Having gone from almost never riding a bike to covering 5,000km over the last two years, I'm beginning to think I’ve learned a thing or two about biking and could perhaps make other people's lives and bums a bit more comfortable. The Virgin Strive Challenge really pushed me to my limits biking up some incredibly hard climbs from the Tour de France route – but it was incredibly fun. I was sitting down with my good cycling friend Andy Moore after one of our toughest cycles and we thought we would come up with some advice for cyclists to make their rides a bit more enjoyable.
Here’s our 10 top tips:
1. The biggest pain in the bum on long distance bike trips can be your saddle. Make sure you choose your saddle for comfort, not looks. I've found that clipping on a Zacro Gel Bike Seat Cover that I bought from Amazon made the whole difference.

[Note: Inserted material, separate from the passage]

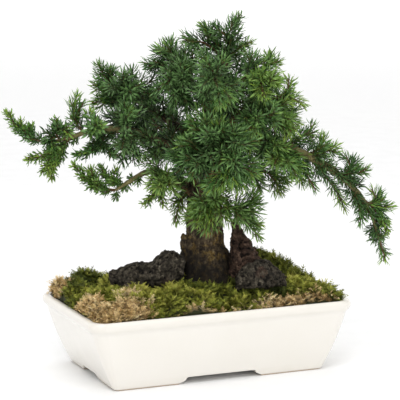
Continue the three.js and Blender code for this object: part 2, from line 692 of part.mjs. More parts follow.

2. Get some comfortable bib shorts (gents - make sure you don’t wear underwear and I'd recommend you use chamois cream!) If you're still hurting you can put on Lidocaine cream, which can get rid of the pain but you have to apply it every hour of the journey (hopefully it shouldn't be necessary if you take my other advice).
3. One of my most important bits of advice is you should use cycling shoes with easy to unlock cleats (I like using Shimano Super Lit cleats). There's nothing worse than tipping over on a busy road when you can’t get your shoe detached quickly from the pedals.
4. Saddle height – this is really important to get right so you don’t put strain on the knees. You should almost have a straight leg, but not quite. Ask biking friends or your bike shop to get it absolutely right.
5. If you live in the hills or you ride in the wet I'd recommend disc brakes. Andy also put me on to Sram Etap automatic gears, which I absolutely love using.
6. You may not look as cool with a helmet on but don’t be a helmet and wear one! It saved me when I went over handle bars and has saved a number of friends when they’ve had accidents.
7. Carry a decent small pump, inner tubes and tyre levers at all times and make sure you know how to change an inner tube. Best to ride wide tyres for comfort.
8. For big trips use electrolytes in 50 per cent of your drinks, not just in water. Take food but not a picnic and eat small amounts often. I think real foods are the best.
9. Wear light wickable clothing whilst carrying a waterproof, even in the summer. It’s important for warmth going down hills, as well as the wet. It’s also important not to wear 'flappy' clothing and wear cycling glasses (sunglasses if weather is kind) but make sure to take them off if you’re going into dark tunnels. Also make certain to have front and back lights on in tunnelsand if it’s even slightly dark or overcast.
10. If you’re new to biking then go to your local bike shop and ask them every question you have – they will know the safest roads to learn on. I would recommend joining a friendly local bike club or forming a regular ride group with friends. Get out of breath at least three times every ride even if just for a quick sprint to the café. Enjoy a coffee and cake but at the end of the ride, not after 5K!
And finally, if you haven’t cycled, I really recommend you do. It's one of the best ways of looking after your body and it’s kind on the knees, unlike running. But it goes without saying, do be careful. Even Andy, who is a great cyclist, got himself knocked off his bike by a motorbike two months ago and broke his arm in two places. However, it didn't stop him joining us for 2000km over five days, climbing twice the height of Everest and ending up in the top two out of 100 of us!